>> begin

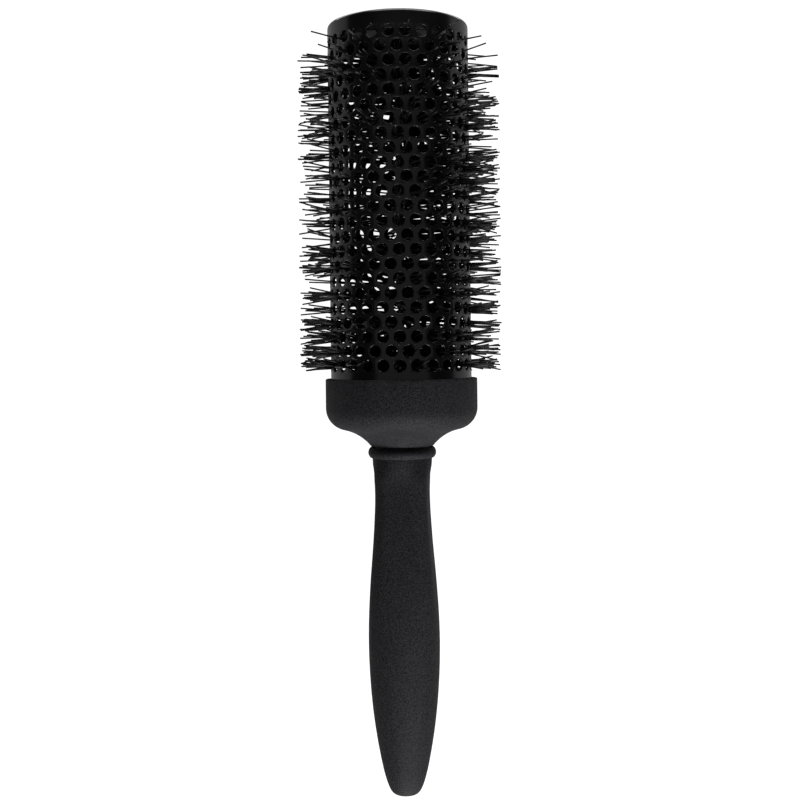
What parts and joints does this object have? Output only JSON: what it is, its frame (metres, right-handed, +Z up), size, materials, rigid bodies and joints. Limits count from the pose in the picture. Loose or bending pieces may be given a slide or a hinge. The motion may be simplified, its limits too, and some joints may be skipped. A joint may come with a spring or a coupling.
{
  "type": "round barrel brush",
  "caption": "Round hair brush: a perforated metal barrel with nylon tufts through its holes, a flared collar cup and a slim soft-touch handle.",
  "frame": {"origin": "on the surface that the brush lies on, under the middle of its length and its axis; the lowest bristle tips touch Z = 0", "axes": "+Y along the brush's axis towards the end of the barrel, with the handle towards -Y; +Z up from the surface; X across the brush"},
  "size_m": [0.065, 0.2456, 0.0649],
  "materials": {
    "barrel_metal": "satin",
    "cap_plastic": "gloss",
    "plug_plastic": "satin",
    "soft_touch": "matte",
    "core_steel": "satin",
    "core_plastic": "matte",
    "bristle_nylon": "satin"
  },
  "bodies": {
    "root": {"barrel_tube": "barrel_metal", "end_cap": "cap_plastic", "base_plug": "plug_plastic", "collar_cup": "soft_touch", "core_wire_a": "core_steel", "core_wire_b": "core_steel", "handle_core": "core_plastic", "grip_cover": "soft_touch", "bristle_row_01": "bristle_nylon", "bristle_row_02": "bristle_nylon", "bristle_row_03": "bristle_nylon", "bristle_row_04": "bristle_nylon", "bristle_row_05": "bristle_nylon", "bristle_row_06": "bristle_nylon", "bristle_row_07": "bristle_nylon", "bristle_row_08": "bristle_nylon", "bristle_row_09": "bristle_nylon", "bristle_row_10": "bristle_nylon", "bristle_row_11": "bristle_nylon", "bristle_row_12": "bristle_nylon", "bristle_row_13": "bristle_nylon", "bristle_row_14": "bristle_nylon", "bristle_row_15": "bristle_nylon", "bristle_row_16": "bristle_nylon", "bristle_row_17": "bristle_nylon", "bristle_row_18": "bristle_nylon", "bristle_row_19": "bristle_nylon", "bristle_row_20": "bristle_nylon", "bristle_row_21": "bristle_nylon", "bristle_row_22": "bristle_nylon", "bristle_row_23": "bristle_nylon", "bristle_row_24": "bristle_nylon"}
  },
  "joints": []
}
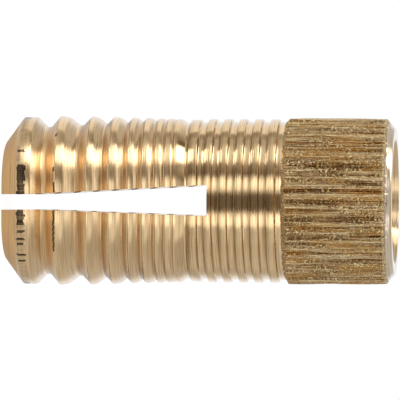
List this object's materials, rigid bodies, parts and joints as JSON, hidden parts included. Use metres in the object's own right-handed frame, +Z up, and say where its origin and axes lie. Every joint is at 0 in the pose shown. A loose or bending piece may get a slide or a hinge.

>> end
>> begin

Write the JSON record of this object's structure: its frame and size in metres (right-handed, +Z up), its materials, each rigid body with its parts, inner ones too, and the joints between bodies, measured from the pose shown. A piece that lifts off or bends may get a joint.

>> end
>> begin

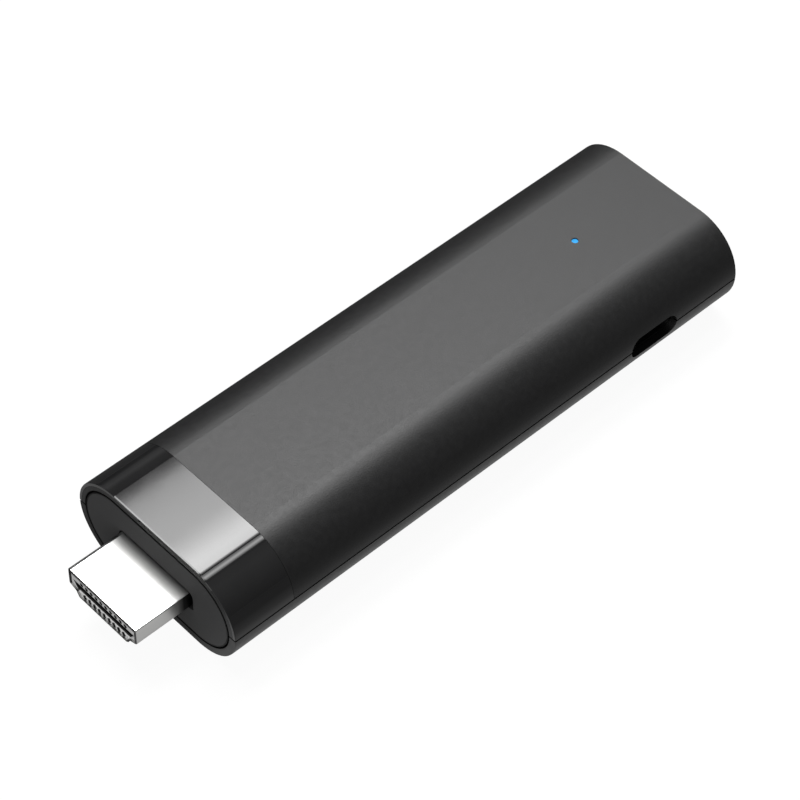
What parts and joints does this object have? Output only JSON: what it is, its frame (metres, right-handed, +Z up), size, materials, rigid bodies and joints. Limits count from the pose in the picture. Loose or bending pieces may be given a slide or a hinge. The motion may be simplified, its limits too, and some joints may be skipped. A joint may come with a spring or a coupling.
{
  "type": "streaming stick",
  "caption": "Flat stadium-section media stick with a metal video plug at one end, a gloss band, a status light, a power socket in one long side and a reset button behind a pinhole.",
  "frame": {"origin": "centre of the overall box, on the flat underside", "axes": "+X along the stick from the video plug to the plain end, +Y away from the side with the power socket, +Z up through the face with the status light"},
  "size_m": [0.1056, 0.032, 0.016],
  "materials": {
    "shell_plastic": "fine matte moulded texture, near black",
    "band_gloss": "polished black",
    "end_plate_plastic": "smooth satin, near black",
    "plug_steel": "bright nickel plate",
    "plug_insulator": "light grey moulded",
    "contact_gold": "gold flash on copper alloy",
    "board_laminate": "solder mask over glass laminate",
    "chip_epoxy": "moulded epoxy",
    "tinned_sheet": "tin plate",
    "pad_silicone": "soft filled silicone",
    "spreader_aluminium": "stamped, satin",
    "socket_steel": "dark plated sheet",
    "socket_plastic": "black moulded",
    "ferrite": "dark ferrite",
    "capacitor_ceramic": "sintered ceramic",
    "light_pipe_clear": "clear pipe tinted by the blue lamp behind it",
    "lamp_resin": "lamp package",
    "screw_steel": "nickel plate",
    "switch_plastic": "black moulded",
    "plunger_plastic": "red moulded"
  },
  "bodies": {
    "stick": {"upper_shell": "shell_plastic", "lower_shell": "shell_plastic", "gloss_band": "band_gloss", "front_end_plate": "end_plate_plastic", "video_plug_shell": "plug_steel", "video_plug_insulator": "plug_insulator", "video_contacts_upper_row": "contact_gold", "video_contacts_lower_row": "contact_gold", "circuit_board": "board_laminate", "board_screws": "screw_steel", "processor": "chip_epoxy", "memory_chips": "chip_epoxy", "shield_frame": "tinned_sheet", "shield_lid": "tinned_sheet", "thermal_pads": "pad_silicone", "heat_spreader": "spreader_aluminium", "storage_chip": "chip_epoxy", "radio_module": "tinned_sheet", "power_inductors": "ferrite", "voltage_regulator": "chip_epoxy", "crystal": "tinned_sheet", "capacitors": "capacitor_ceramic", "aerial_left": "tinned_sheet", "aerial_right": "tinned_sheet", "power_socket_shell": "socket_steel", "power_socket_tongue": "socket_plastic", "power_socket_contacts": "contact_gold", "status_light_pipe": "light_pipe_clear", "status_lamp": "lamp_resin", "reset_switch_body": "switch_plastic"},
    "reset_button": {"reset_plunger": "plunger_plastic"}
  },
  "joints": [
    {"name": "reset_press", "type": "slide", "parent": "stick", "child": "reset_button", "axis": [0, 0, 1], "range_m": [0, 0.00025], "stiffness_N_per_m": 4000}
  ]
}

>> end

[Exercise]: Identify each line in the records above containing the word "that"; copy those lines.

[Answer for the task]:
  "frame": {"origin": "on the surface that the brush lies on, under the middle of its length and its axis; the lowest bristle tips touch Z = 0", "axes": "+Y along the brush's axis towards the end of the barrel, with the handle towards -Y; +Z up from the surface; X across the brush"},
Write the JSON record of this object's structure: its frame and size in metres (right-handed, +Z up), its materials, each rigid body with its parts, inner ones too, and the joints between bodies, measured from the pose shown. A piece that lifts off or bends may get a joint.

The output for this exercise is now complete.